The churches and its organizations can easily condemn with words the preferential treatment given to the rich in a capitalist where money is the measure of all things.

But how much better it is to act in a better way where we treat all people are equals in the eyes of God. We should not attempt to embarrass the rich by dragging them down, but rather elevate the poor to their kingdom status.

James summarises the way we should treat people. Very simply, and in the words of Christ he says “you shall Love your neighbour as yourself.” Simple words, perhaps, but how difficult they are to act out every day in every situations.

I remember when I working for the Presbyterian Church in New Zealand I had a manager who was keen to attend marketing and management lunches and events to hear guest speakers on various topics related to our work in communications.

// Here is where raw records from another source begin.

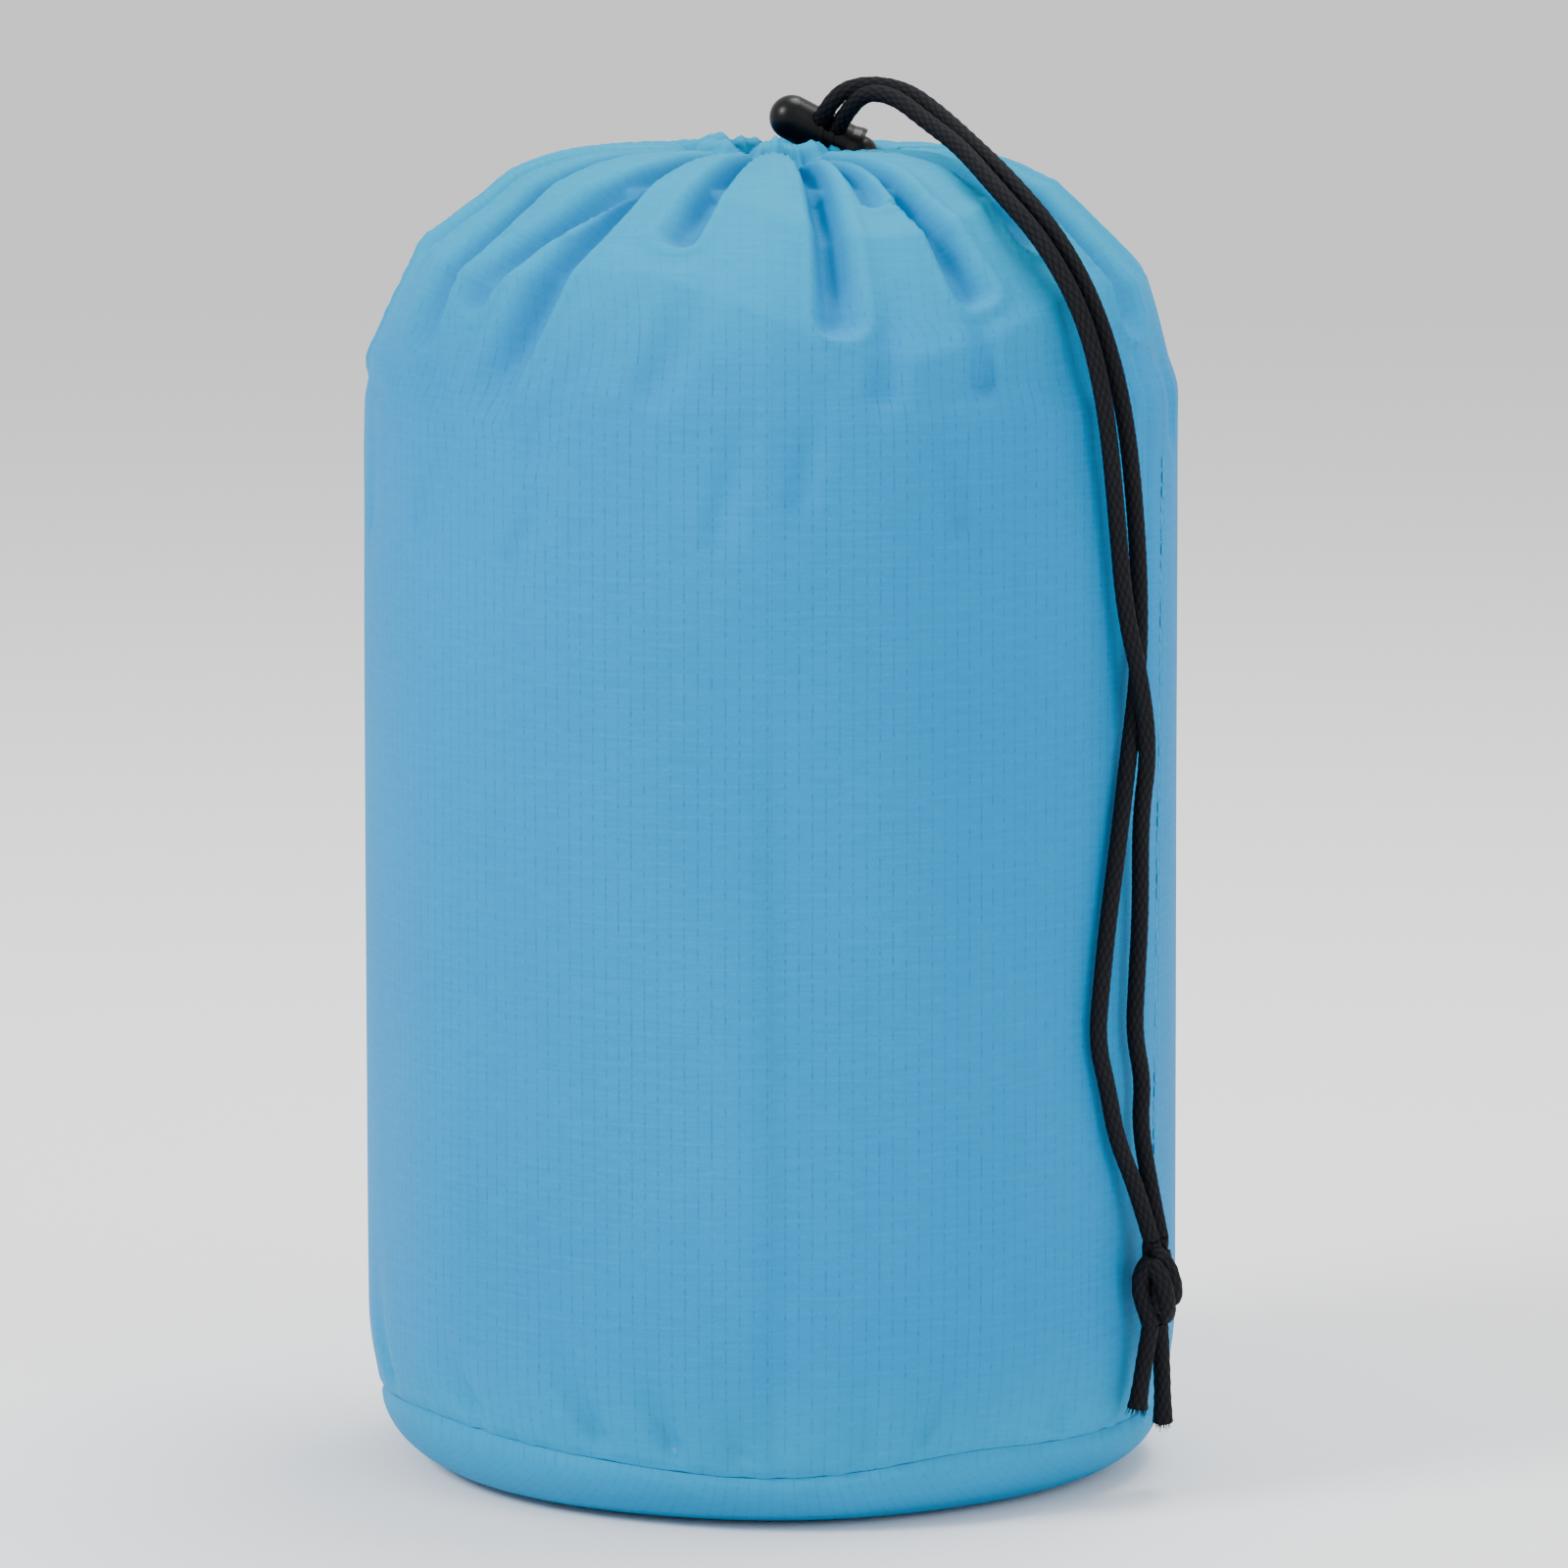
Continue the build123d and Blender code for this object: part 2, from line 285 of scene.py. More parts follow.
def surface(
    name: str,
    grid: Array,
    material: Material,
    closed: bool = True,
    flip: bool = False,
    uv: Array | None = None,
    capped: bool = False,
) -> Object:
    """Makes an object of a grid of points, in millimetres.

    Args:
        name: the object's name.
        grid: rows by columns by 3.
        material: what it is made of.
        closed: whether the last column joins the first.
        flip: whether to turn the faces round.
        uv: rows by columns by 2, or by one more column when closed, in metres.
        capped: whether the first and the last row are closed at their middle points.

    Returns:
        The new object.
    """
    rows, columns = grid.shape[:2]
    quads = grid_faces(rows, columns, closed, flip)
    loop_uv = None
    if uv is not None:
        wide = uv.shape[1]
        loop_uv = uv.reshape(-1, 2)[grid_faces(rows, wide, False, flip).reshape(-1)]
    points = grid.reshape(-1, 3)
    triangles = None
    if capped:
        poles = np.stack([grid[0].mean(0), grid[-1].mean(0)])
        ring = np.arange(columns)
        after = (ring + 1) % columns
        count = rows * columns
        first = np.stack([after, ring, np.full(columns, count)], 1)
        last = np.stack([ring, after, np.full(columns, count + 1)], 1) + [
            (rows - 1) * columns, (rows - 1) * columns, 0]
        triangles = np.concatenate([first, last])
        triangles = triangles[:, ::-1] if flip else triangles
        points = np.concatenate([points, poles])
        if loop_uv is not None:
            loop_uv = np.concatenate([loop_uv, np.zeros((triangles.size, 2))])
    return make_object(name, points * MM, quads, material, loop_uv, triangles)


def spline_path(points: Sequence[Point], name: str = "route") -> Array:
    """The smooth line of a route: the NURBS spline that has the route as its control points.

    Args:
        points: the route, in millimetres.
        name: a name for the short-lived curve.

    Returns:
        Points along the spline, in millimetres.
    """
    curve = bpy.data.curves.new(name, "CURVE")
    curve.dimensions = "3D"
    spline = curve.splines.new("NURBS")
    spline.points.add(len(points) - 1)
    for target, place in zip(spline.points, points):
        target.co = (place[0] * MM, place[1] * MM, place[2] * MM, 1.0)
    spline.order_u = 3
    spline.use_endpoint_u = True
    spline.resolution_u = 24
    holder = bpy.data.objects.new(name, curve)
    bpy.context.scene.collection.objects.link(holder)
    bpy.context.view_layer.update()
    mesh = bpy.data.meshes.new_from_object(holder.evaluated_get(bpy.context.evaluated_depsgraph_get()))
    line = np.zeros(len(mesh.vertices) * 3, np.float32)
    mesh.vertices.foreach_get("co", line)
    bpy.data.meshes.remove(mesh)
    bpy.data.objects.remove(holder)
    bpy.data.curves.remove(curve)
    return line.reshape(-1, 3).astype(float) / MM


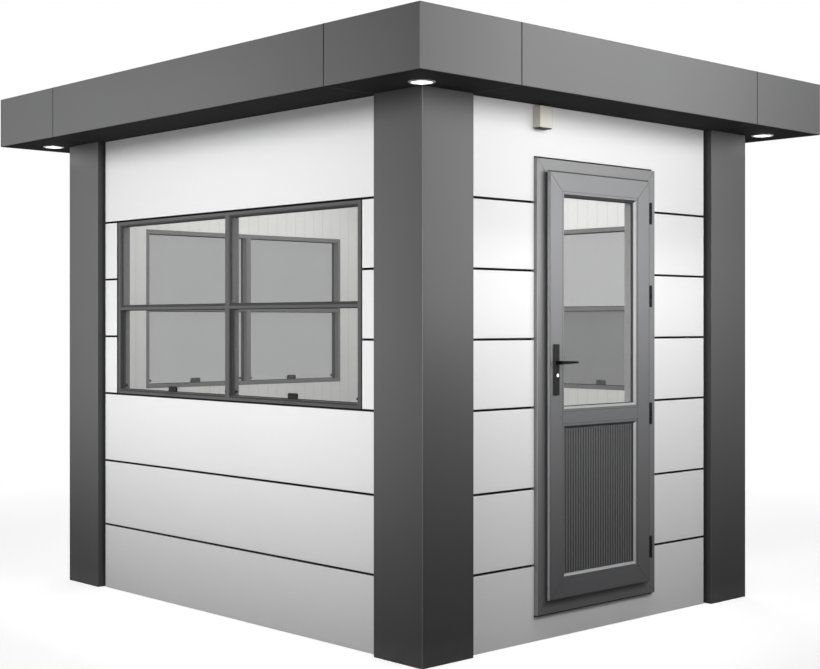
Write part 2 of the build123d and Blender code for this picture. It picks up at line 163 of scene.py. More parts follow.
class Shader:
    """The node tree of one material or world."""

    def __init__(self, owner: Union[bpy.types.Material, bpy.types.World], end: str) -> None:
        """Clears the owner's node tree and gives it an end node.

        Args:
            owner: the material or world that is dressed.
            end: the type of the output node.
        """
        owner.use_nodes = True
        self.tree = owner.node_tree
        self.tree.nodes.clear()
        self.end = self.tree.nodes.new(end)

    def node(
        self,
        kind: str,
        settings: Optional[dict] = None,
        sockets: Optional[dict] = None,
        output: Union[int, str] = 0,
    ) -> Value:
        """Adds one node.

        Args:
            kind: the node's type.
            settings: its own settings, which are set first; "stops" fills a ramp.
            sockets: values or links by the name or number of the input.
            output: the name or number of the output that is wanted.

        Returns:
            The wanted output.
        """
        made = self.tree.nodes.new(kind)
        for name, setting in (settings or {}).items():
            if name == "stops":
                self._fill_ramp(made.color_ramp, setting)
            else:
                setattr(made, name, setting)
        for key, value in (sockets or {}).items():
            if isinstance(value, Value):
                self.tree.links.new(value.socket, made.inputs[key])
            else:
                made.inputs[key].default_value = value
        return Value(self, made.outputs[output])

    @staticmethod
    def _fill_ramp(ramp: bpy.types.ColorRamp, stops: Sequence[tuple[float, Colour]]) -> None:
        """Sets the stops of a colour ramp, two or more."""
        while len(ramp.elements) < len(stops):
            ramp.elements.new(1.0)
        for element, (position, colour) in zip(ramp.elements, stops):
            element.position = position
            element.color = (*colour, 1.0)

    def place(self) -> Value:
        """The point on the object, in metres in the booth's own axes."""
        return self.node("ShaderNodeTexCoord", output="Object")

    def axes(self, vector: Value) -> tuple[Value, Value, Value]:
        """Splits a vector into its three numbers."""
        parts = self.node("ShaderNodeSeparateXYZ", sockets={0: vector})
        outputs = parts.socket.node.outputs
        return tuple(Value(self, outputs[index]) for index in range(3))

    def noise(self, scale: float, detail: float = 2.0, stretch: Colour = (1.0, 1.0, 1.0)) -> Value:
        """Cloudy noise from 0 to 1, with so many clouds to a metre."""
        place = self.place()
        if stretch != (1.0, 1.0, 1.0):
            place = self.node("ShaderNodeMapping", sockets={0: place, "Scale": stretch})
        sockets = {"Vector": place, "Scale": scale, "Detail": detail, "Roughness": 0.5}
        return self.node("ShaderNodeTexNoise", sockets=sockets, output="Fac")

    def rise(self, value: Number, low: float, high: float) -> Value:
        """A smooth step from 0 at low to 1 at high, or the other way round if high is lower."""
        sockets = {0: value, 1: low, 2: high, 3: 0.0, 4: 1.0}
        if high < low:
            sockets = {0: value, 1: high, 2: low, 3: 1.0, 4: 0.0}
        return self.node("ShaderNodeMapRange", {"interpolation_type": "SMOOTHSTEP"}, sockets)

    def larger(self, first: Number, second: Number) -> Value:
        """The larger of two numbers."""
        return self.node("ShaderNodeMath", {"operation": "MAXIMUM"}, {0: first, 1: second})

    def blend(self, share: Number, none: Union[Colour, Value], full: Union[Colour, Value]) -> Value:
        """Mixes two colours.

        Args:
            share: 0 for the first colour, 1 for the second.
            none: the colour where share is 0.
            full: the colour where share is 1.

        Returns:
            The mixed colour.
        """
        ends = [end if isinstance(end, Value) else (*end, 1.0) for end in (none, full)]
        return self.node("ShaderNodeMix", {"data_type": "RGBA"}, {0: share, 6: ends[0], 7: ends[1]}, 2)

    def bump(self, height: Value, strength: float, distance: float) -> Value:
        """A normal that follows a height."""
        return self.node(
            "ShaderNodeBump", sockets={"Height": height, "Strength": strength, "Distance": distance}
        )

    def spacing(self, value: Value, pitch: float) -> Value:
        """Distance from the nearest of a row of lines that stand pitch apart."""
        return self.node("ShaderNodeMath", {"operation": "PINGPONG"}, {0: value, 1: pitch / 2})

    def surface(self, sockets: dict) -> None:
        """Ends the tree in one Principled surface with these sockets."""
        self.close(self.node("ShaderNodeBsdfPrincipled", sockets=sockets))

    def close(self, surface: Value) -> None:
        """Ends the tree in a surface or background."""
        self.tree.links.new(surface.socket, self.end.inputs["Surface"])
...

One of those events I attended stood out for me. It was a breakfast meeting. The room was full of young upcoming managers from a range of corporations. They were there, it seemed to me, to gain wisdom about the latest management thinking in order to give them an edge.

The guest speaker was the general manager of a successful wine company. A leading brand they are well known around the world as producing reliable good wine at a reasonable price.

What was his message to this audience?

I was surprised. Instead of some complicated management fad, he had one simple rule he wanted to share with us. He claimed that his simple management rule applied in every situation, with everyone, and was the secret to his management success.

We have already heard this management insight this morning.

It is this: “You shall love you neighbour as yourself.” Although for him was rendered something like “Do unto others as you would have them do unto you.” Sometimes called the Golden Rule this was his simple and timeless management and leadership tip.

He used this tip with staff, customers, and suppliers, and he said it never failed him.

The room of young executives clearly expected something else. Surely management and leadership of a major company requires sophisticated techniques using psychological insights, sociological analyses, accounting techniques, and marketing acumen. Those things can be used, sure, but they can also be misused if we do not have ethos of care for people in place.

But his message – a wonderful secular sermon, was that an ethic of care, which recognised that the people are an organizations most important asset guides the success of a major company.

The young executives could be seen shuffling in the seats a little uncomfortably. Many of them had come expecting to learn something they did not already know. But everyone has heard of this rule of life and faith. The difficult part is to believe in it and to put it into place.

The rule of love has been ridiculed as being for our private lives alone. For political and economic realists, who preach the gospel of realism, repeatedly saying that love is all very well between individuals and families and in our private lives. But when we get to the real business of managing companies and countries and dealing with the forces of sin in a violent world, love must be set aside and other pragmatic values must take precedence.

But before we reject love we must try it. But we must also not forget about the sinful nature of men and women. We should not be naive that love can prevent harmful things from happening. After the most loving human of all, Jesus Christ, was hung on a cross to die. But the love of God conquered the power of death for our sakes.

We must place our faith in love and its power to world wonder in the lives of our families, villages, churches, city and nation.